Microsoft Office 365
If G Suite is for the business owner who is starting out and wants to be cost-effective, then Microsoft Office 365 is the industry standard enterprise-level software for larger corporations — offering more advanced features than Google’s service.
Microsoft has been around a long time, and many people are just used to using it. So if you have a team of seasoned professionals or are moving a traditional business online, then Office 365 can provide the benefits of the cloud while still offering something familiar for your team — reducing the time and cost human resources has to spend in retraining your staff.
Google Apps are also quite limited in their functionality compared to Office 365. This is most noticable if you do any advanced spreadsheet work, where Excel wins hands down. Another key point is Office 365 will keep working if you lose your internet connection, which is important for many business owners who may need to access their data even if they are offline — or simply want to keep their data off Google’s servers.
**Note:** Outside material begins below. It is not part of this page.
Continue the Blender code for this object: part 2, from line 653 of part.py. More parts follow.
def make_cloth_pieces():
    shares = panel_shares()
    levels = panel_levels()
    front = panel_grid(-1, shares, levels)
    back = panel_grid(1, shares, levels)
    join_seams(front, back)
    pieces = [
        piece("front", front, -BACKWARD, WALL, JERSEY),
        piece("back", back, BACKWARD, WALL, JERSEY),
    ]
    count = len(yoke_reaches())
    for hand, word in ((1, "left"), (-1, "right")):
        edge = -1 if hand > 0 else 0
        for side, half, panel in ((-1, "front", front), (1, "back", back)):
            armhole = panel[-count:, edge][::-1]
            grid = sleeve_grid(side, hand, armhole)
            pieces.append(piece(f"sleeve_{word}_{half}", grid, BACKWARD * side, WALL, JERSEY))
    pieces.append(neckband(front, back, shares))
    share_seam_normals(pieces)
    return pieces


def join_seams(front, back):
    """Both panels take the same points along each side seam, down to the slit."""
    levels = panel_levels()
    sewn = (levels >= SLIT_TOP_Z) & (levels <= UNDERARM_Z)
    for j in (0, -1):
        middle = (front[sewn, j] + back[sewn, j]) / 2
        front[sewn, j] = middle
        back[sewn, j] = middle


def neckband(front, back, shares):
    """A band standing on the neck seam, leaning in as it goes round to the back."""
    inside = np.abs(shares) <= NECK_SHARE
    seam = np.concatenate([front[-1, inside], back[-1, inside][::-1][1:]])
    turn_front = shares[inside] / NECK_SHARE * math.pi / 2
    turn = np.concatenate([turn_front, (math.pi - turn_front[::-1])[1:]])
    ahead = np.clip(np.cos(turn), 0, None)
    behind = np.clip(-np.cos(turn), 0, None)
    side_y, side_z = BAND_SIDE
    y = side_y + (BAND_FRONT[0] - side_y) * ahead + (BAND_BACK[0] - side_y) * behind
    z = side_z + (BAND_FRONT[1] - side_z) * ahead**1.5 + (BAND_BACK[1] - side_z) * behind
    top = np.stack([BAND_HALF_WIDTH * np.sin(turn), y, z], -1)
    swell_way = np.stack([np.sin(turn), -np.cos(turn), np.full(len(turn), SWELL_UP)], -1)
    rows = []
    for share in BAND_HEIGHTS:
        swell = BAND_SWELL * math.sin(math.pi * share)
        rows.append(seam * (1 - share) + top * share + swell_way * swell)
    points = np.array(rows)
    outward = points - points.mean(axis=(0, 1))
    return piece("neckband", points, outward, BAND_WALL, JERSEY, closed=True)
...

Are You Using SaaS in Your business?
Using SaaS is great for many types of businesses. It can be cheaper, faster, and simpler to maintain than traditional perpetually licensed business applications.
This is why SaaS is also a popular business model for many entrepreneurs, as the recurring revenue stream makes it easier to maintain a lean development system and pump out updates faster and more efficiently, while being able to listen to their customers and make tweaks based on their feedback. If you’re looking to acquire, make sure you check out the SaaS businesses for sale on our marketplace. Or if you have a SaaS, make sure to check out our article on SaaS valuations so you know what to expect when you’re ready to sell your SaaS business.
As more people get online with their businesses and use more SaaS-style applications, competition will keep driving down prices and pushing software vendors to keep innovating and improving their products. This will make it more affordable for more entrepreneurs like you to start your business for a very low cost.
Is it time for you to get SaaS-y with your business?